Derivation of effective gradient flow equations and dynamical truncation of training data in Deep Learning
Thomas Chen
TL;DR
This work derives explicit gradient-flow equations for cumulative weights and biases of a deep ReLU network under Euclidean input-space cost, assuming alignment of weights to the activation. It shows that gradient flow acts as a dynamical truncation of training data in input space, causing data clusters to shrink and, in favorable cases, collapse to points, offering an interpretable view linked to neural collapse. The analysis covers both cluster-separated truncations with explicit ODEs and the general case without separation, and it connects these dynamics to standard cost scenarios where a spectral gap ensures exponential convergence.

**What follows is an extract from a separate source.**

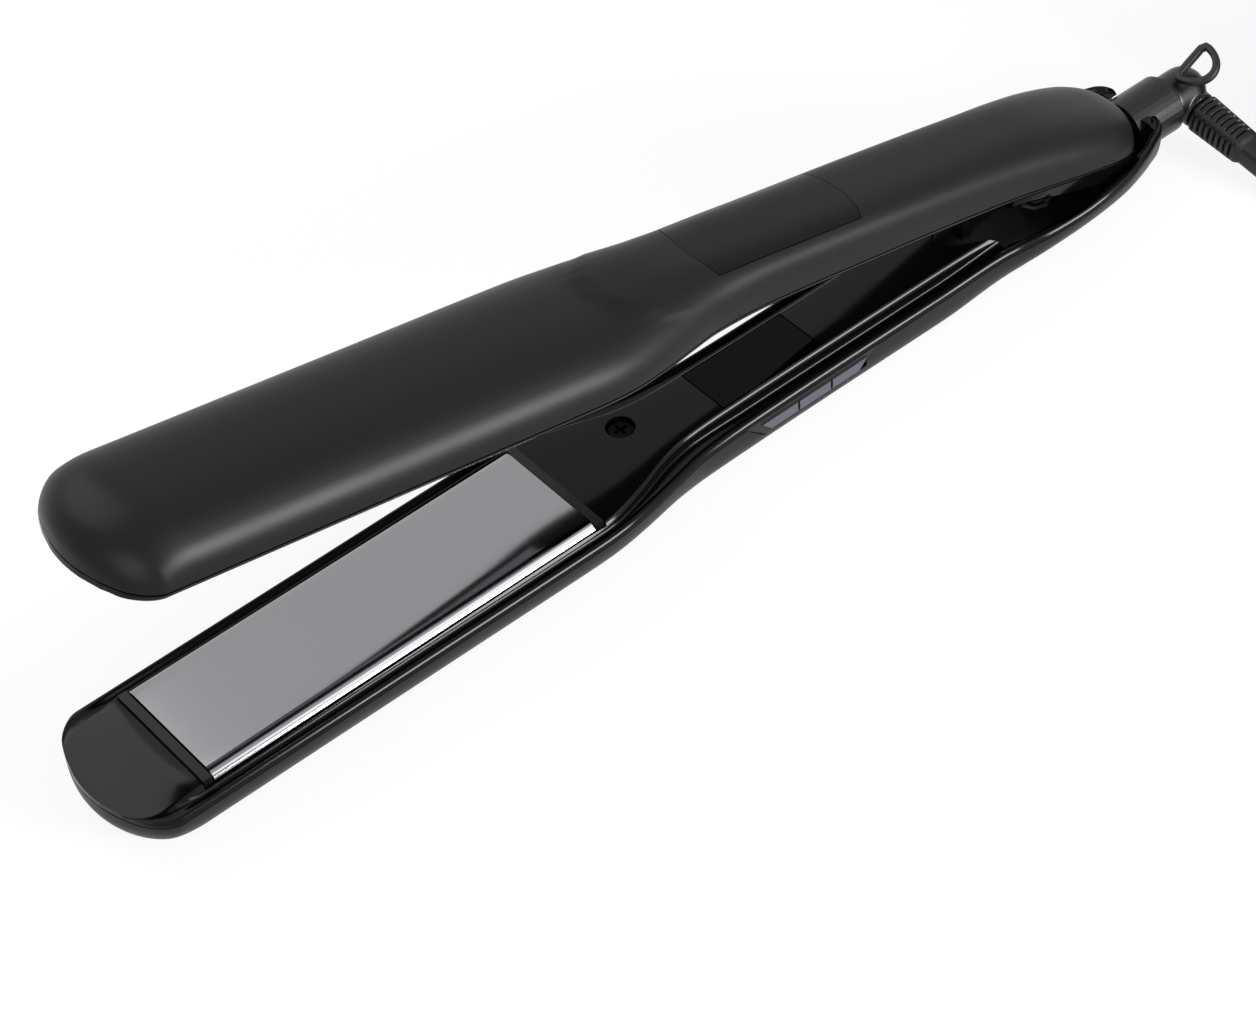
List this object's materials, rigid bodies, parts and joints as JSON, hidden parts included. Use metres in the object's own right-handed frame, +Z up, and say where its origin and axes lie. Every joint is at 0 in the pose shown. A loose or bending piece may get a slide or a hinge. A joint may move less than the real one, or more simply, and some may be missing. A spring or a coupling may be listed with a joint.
{
  "type": "hair straightener",
  "caption": "Hair straightener lying open: plated arms on a sprung hinge, floating plates, side keys, display window, swivelling cord end and a cord folded into a tied hank with a plug.",
  "frame": {"origin": "middle of the flat strip under the lower arm on which the straightener lies, 0.4 of that arm's length behind its tip", "axes": "+X from the plates' tips to the cord end, +Z up from the surface it lies on, -Y the side with the keys"},
  "size_m": [0.3787, 0.0731, 0.0753],
  "materials": {
    "shell": "soft-touch matt black",
    "liner": "gloss black",
    "trim": "satin black",
    "plate": "glossy dark grey ceramic coating on aluminium",
    "window": "black gloss lens",
    "key": "satin bluish grey",
    "inner_plastic": "moulded black",
    "ceramic": "off-white ceramic heater",
    "silicone": "red silicone",
    "board": "green circuit board",
    "steel": "plain",
    "brass": "plain",
    "cord_rubber": "matt black",
    "lead": "red insulated lead"
  },
  "bodies": {
    "lower_arm": {"lower_shell": "shell", "lower_liner": "liner", "lower_front_pad": "silicone", "lower_rear_pad": "silicone", "lower_liner_screw": "steel", "display_window": "window", "display_module": "inner_plastic", "control_board": "board", "key_bezel": "trim", "key_mat": "silicone", "key_board": "board", "lower_lead": "lead", "return_spring": "steel", "near_hinge_pin": "steel", "far_hinge_pin": "steel", "swivel_collar": "trim", "swivel_socket": "inner_plastic"},
    "upper_arm": {"upper_shell": "shell", "upper_liner": "liner", "upper_front_pad": "silicone", "upper_rear_pad": "silicone", "upper_inlay": "trim", "upper_liner_screw": "steel", "thermal_fuse": "steel", "upper_lead": "lead", "near_hinge_bush": "brass", "far_hinge_bush": "brass"},
    "lower_plate_unit": {"lower_plate": "plate", "lower_plate_carrier": "inner_plastic", "lower_heater": "ceramic", "lower_temperature_sensor": "steel"},
    "upper_plate_unit": {"upper_plate": "plate", "upper_plate_carrier": "inner_plastic", "upper_heater": "ceramic", "upper_temperature_sensor": "steel"},
    "swivel": {"swivel_contact": "brass", "swivel_elbow": "trim", "cord_relief": "cord_rubber", "hanging_loop": "cord_rubber", "cord": "cord_rubber", "cord_hank": "cord_rubber", "cord_tail": "cord_rubber", "cord_tie": "cord_rubber", "plug_body": "cord_rubber", "plug_blade_left": "steel", "plug_blade_right": "steel"},
    "front_key_cap": {"front_key": "key"},
    "middle_key_cap": {"middle_key": "key"},
    "rear_key_cap": {"rear_key": "key"}
  },
  "joints": [
    {"name": "arm_hinge", "type": "hinge", "parent": "lower_arm", "child": "upper_arm", "pos_m": [0.14858, 0, 0.00995], "axis": [0, -1, 0], "range_deg": [0, 11.6], "stiffness_Nm_per_rad": 1, "springref_deg": -20.05, "deforming": ["return_spring"]},
    {"name": "lower_plate_float", "type": "slide", "parent": "lower_arm", "child": "lower_plate_unit", "axis": [0, 0, -1], "range_m": [0, 0.0008], "stiffness_N_per_m": 4000, "springref_m": -0.0005, "deforming": ["lower_front_pad", "lower_rear_pad"]},
    {"name": "upper_plate_float", "type": "slide", "parent": "upper_arm", "child": "upper_plate_unit", "axis": [0.2011, 0, 0.9796], "range_m": [0, 0.0008], "stiffness_N_per_m": 4000, "springref_m": -0.0005, "deforming": ["upper_front_pad", "upper_rear_pad"]},
    {"name": "front_key_press", "type": "slide", "parent": "lower_arm", "child": "front_key_cap", "axis": [0, 1, 0], "range_m": [0, 0.0005], "stiffness_N_per_m": 600, "springref_m": -0.0005},
    {"name": "middle_key_press", "type": "slide", "parent": "lower_arm", "child": "middle_key_cap", "axis": [0, 1, 0], "range_m": [0, 0.0005], "stiffness_N_per_m": 600, "springref_m": -0.0005},
    {"name": "rear_key_press", "type": "slide", "parent": "lower_arm", "child": "rear_key_cap", "axis": [0, 1, 0], "range_m": [0, 0.0005], "stiffness_N_per_m": 600, "springref_m": -0.0005},
    {"name": "cord_swivel", "type": "hinge", "parent": "lower_arm", "child": "swivel", "pos_m": [0.16808, 0, 0.01045], "axis": [1, 0, 0], "continuous": true}
  ]
}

Overall, the results provide a rigorous, geometry-driven explanation for how training data structures evolve under gradient descent and illuminate interpretability questions in supervised learning.
Abstract
We derive explicit equations governing the cumulative biases and weights in Deep Learning with ReLU activation function, based on gradient descent for the Euclidean cost in the input layer, and under the assumption that the weights are, in a precise sense, adapted to the coordinate system distinguished by the activations. We show that gradient descent corresponds to a dynamical process in the input layer, whereby clusters of data are progressively reduced in complexity ("truncated") at an exponential rate that increases with the number of data points that have already been truncated. We provide a detailed discussion of several types of solutions to the gradient flow equations. A main motivation for this work is to shed light on the interpretability question in supervised learning.